STATED PROBLEM
Gather every line holding the string "copy".

┏━━

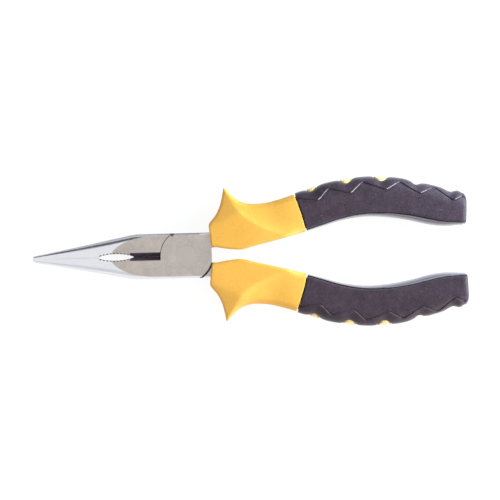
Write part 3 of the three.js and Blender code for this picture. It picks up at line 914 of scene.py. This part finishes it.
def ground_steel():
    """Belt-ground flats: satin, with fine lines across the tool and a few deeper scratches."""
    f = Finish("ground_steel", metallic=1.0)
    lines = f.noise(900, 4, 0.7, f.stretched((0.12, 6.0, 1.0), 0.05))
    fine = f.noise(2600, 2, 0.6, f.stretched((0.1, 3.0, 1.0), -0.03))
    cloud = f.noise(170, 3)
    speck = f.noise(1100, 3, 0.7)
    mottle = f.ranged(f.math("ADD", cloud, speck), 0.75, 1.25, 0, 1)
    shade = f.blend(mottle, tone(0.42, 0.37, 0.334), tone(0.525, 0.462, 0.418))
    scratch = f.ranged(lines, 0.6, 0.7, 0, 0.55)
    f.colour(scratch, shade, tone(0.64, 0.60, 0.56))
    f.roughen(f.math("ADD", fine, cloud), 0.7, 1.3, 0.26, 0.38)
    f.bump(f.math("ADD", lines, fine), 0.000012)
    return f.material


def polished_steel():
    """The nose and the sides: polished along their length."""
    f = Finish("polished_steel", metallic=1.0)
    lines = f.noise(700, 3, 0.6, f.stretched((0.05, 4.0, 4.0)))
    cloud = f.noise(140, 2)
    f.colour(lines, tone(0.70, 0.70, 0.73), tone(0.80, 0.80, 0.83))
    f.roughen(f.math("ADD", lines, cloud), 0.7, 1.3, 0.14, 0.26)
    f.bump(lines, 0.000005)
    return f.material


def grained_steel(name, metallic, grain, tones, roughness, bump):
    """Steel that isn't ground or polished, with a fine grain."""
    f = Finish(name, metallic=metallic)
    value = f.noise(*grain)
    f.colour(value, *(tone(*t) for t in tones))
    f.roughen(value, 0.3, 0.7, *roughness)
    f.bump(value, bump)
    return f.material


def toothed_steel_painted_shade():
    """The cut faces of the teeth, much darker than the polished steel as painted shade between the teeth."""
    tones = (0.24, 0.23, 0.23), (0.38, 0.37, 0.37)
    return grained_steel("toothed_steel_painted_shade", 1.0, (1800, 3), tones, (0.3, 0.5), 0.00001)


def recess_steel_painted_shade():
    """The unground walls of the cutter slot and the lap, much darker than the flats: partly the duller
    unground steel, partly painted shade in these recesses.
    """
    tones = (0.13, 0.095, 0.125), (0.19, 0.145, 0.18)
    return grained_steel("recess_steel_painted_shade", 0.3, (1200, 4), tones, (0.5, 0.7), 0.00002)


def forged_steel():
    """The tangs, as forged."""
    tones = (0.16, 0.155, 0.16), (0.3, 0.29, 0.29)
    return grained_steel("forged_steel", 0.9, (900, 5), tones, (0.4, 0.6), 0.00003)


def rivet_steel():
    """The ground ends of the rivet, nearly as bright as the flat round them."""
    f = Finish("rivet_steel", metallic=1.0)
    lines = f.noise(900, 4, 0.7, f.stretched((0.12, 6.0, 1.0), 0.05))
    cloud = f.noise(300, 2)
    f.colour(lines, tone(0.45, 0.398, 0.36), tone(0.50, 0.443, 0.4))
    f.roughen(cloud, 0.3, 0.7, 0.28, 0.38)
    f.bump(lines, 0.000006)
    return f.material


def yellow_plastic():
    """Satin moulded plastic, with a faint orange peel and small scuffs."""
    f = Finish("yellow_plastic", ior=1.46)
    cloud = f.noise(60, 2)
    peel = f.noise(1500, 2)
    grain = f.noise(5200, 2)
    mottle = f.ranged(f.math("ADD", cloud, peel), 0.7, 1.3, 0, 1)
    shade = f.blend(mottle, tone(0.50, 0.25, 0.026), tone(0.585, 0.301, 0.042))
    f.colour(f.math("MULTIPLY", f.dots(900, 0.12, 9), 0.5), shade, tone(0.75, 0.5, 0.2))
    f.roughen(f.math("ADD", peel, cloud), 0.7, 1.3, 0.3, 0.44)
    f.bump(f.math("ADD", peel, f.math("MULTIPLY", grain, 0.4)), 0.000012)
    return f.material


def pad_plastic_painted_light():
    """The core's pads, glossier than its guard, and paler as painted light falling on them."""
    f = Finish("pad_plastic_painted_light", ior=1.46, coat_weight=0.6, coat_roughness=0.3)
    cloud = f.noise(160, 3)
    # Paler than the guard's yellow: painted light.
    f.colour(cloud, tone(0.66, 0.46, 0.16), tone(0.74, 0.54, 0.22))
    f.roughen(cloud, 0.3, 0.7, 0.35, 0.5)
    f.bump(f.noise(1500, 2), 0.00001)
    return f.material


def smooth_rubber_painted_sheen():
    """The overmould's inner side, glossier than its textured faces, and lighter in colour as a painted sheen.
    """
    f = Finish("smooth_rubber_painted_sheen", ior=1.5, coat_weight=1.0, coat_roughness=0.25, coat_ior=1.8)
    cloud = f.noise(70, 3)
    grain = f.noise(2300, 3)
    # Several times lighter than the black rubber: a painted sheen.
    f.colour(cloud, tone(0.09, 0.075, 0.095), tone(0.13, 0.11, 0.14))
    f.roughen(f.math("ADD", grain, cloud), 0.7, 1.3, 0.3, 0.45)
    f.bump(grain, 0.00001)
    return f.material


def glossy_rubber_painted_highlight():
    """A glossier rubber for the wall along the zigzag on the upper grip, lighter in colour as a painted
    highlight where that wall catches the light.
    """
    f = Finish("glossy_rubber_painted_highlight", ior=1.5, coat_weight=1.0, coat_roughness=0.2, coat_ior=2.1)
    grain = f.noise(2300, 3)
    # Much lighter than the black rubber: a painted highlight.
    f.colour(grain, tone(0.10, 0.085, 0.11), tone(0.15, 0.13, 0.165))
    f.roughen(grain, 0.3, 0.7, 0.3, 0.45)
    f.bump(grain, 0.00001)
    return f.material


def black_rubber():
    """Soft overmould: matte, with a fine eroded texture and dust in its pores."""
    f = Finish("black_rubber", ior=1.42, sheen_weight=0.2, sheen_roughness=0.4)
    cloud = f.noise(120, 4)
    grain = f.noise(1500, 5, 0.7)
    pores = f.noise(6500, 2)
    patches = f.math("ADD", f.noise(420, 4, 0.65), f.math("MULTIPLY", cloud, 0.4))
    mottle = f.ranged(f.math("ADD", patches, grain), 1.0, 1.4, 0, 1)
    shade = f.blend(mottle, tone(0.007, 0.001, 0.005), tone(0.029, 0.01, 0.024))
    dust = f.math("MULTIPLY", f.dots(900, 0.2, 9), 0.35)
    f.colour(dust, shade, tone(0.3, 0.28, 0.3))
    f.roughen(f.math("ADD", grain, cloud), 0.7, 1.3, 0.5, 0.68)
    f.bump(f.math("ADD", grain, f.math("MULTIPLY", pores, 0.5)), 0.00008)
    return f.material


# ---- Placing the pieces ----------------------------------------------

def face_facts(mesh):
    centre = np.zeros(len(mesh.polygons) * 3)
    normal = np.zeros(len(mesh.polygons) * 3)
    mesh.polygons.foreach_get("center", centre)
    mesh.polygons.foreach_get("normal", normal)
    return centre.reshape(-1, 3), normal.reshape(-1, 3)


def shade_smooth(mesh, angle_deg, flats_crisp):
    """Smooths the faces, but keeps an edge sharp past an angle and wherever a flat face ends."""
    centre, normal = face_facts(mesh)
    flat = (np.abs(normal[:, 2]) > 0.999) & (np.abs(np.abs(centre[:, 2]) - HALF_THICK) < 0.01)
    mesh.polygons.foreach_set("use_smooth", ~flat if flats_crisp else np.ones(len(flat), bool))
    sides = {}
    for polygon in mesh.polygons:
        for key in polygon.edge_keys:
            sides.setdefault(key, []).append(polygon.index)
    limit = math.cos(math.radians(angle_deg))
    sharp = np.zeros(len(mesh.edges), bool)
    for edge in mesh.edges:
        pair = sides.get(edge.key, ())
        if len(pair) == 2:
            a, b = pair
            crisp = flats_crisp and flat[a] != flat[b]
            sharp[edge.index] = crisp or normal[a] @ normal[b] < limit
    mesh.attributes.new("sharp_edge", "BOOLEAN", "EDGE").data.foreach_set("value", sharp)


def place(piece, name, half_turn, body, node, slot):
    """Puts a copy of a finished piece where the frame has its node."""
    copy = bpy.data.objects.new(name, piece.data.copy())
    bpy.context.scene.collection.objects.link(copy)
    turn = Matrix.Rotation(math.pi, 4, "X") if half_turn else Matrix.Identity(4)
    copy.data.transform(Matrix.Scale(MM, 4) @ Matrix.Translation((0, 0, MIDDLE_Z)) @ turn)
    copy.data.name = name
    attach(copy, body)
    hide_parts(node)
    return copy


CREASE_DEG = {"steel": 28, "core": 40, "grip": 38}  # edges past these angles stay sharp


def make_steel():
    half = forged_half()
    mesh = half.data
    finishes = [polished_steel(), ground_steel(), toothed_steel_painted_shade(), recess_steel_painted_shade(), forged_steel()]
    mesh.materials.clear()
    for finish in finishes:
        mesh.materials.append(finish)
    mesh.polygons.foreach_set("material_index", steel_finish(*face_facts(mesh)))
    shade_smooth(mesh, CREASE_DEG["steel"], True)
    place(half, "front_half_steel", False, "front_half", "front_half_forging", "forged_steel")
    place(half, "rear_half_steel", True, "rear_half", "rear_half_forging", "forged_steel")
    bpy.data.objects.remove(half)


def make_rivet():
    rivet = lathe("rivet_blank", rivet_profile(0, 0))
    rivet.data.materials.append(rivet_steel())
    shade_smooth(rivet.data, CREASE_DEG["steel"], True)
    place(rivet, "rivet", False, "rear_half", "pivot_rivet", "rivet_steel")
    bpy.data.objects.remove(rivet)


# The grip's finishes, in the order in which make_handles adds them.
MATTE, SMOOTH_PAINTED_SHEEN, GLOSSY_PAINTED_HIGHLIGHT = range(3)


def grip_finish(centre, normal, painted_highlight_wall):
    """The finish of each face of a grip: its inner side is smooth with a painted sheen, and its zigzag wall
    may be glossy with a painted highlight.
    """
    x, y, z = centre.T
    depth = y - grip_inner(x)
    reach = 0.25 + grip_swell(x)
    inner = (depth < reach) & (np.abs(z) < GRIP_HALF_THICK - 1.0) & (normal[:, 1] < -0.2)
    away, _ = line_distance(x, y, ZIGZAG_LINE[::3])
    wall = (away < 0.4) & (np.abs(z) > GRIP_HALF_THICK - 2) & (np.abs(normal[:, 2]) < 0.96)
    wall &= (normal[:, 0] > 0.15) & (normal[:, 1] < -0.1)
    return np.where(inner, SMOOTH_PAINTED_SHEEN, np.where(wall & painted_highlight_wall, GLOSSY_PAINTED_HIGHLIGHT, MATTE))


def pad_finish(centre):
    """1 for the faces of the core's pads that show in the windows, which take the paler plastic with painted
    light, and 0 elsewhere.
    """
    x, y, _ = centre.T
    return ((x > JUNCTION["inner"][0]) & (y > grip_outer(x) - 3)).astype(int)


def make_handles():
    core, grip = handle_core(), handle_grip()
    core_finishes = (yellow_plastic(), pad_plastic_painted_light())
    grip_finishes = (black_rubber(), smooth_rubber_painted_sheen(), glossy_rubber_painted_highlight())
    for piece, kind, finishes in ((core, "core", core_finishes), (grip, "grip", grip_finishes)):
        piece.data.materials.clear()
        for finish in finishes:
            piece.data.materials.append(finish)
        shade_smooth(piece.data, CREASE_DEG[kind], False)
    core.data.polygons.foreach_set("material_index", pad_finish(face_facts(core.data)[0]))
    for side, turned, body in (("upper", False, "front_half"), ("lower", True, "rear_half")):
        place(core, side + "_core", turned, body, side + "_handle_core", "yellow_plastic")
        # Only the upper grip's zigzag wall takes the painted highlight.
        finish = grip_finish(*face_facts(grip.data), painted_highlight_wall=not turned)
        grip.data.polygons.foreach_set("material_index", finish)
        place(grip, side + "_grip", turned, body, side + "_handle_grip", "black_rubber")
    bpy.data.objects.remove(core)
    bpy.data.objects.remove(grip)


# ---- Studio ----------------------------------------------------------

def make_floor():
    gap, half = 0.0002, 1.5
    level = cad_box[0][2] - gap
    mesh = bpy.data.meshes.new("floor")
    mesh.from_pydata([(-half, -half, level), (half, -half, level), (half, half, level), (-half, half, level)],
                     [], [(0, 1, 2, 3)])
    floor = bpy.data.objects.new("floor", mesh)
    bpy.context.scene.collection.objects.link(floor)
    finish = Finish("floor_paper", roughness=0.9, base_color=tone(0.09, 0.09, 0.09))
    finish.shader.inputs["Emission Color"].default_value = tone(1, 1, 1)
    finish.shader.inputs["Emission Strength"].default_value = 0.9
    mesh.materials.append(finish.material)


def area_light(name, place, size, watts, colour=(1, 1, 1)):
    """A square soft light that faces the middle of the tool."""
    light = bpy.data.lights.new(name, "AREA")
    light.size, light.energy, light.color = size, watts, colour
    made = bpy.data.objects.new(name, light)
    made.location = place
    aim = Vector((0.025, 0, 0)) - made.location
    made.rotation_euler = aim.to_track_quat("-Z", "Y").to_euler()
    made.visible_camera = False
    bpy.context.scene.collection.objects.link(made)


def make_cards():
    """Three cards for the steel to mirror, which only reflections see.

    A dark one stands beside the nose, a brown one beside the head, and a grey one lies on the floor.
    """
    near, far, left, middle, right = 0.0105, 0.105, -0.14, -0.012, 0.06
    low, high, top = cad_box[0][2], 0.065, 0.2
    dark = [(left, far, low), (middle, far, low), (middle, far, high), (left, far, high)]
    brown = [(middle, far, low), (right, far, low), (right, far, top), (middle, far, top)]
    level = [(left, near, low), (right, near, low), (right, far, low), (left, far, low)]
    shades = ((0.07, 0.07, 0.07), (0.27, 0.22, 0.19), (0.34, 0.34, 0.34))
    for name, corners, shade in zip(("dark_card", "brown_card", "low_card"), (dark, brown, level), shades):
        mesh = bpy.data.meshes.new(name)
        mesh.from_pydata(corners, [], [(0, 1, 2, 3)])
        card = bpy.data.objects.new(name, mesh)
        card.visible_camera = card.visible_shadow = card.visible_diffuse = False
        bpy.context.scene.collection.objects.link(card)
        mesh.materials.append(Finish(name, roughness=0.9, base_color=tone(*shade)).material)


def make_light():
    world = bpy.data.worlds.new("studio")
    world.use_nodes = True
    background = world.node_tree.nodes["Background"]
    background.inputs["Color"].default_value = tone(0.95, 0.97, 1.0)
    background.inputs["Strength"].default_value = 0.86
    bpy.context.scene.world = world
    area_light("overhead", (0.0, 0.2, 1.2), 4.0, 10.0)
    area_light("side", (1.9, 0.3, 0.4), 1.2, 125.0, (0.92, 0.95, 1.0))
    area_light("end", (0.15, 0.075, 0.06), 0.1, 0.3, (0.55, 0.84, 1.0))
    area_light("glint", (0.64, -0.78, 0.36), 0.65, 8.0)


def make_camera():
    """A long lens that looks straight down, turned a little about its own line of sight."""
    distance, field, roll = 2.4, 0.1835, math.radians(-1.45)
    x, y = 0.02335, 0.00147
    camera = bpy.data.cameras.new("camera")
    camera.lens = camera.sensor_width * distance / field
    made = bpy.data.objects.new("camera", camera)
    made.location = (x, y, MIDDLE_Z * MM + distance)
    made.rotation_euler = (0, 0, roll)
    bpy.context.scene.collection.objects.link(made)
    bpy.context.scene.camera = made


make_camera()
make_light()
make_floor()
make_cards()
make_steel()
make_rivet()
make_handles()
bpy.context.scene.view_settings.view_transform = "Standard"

┗━━

WORKED SOLUTION
    """Puts a copy of a finished piece where the frame has its node."""
    copy = bpy.data.objects.new(name, piece.data.copy())
    bpy.context.scene.collection.objects.link(copy)
    copy.data.transform(Matrix.Scale(MM, 4) @ Matrix.Translation((0, 0, MIDDLE_Z)) @ turn)
    copy.data.name = name
    attach(copy, body)
    return copy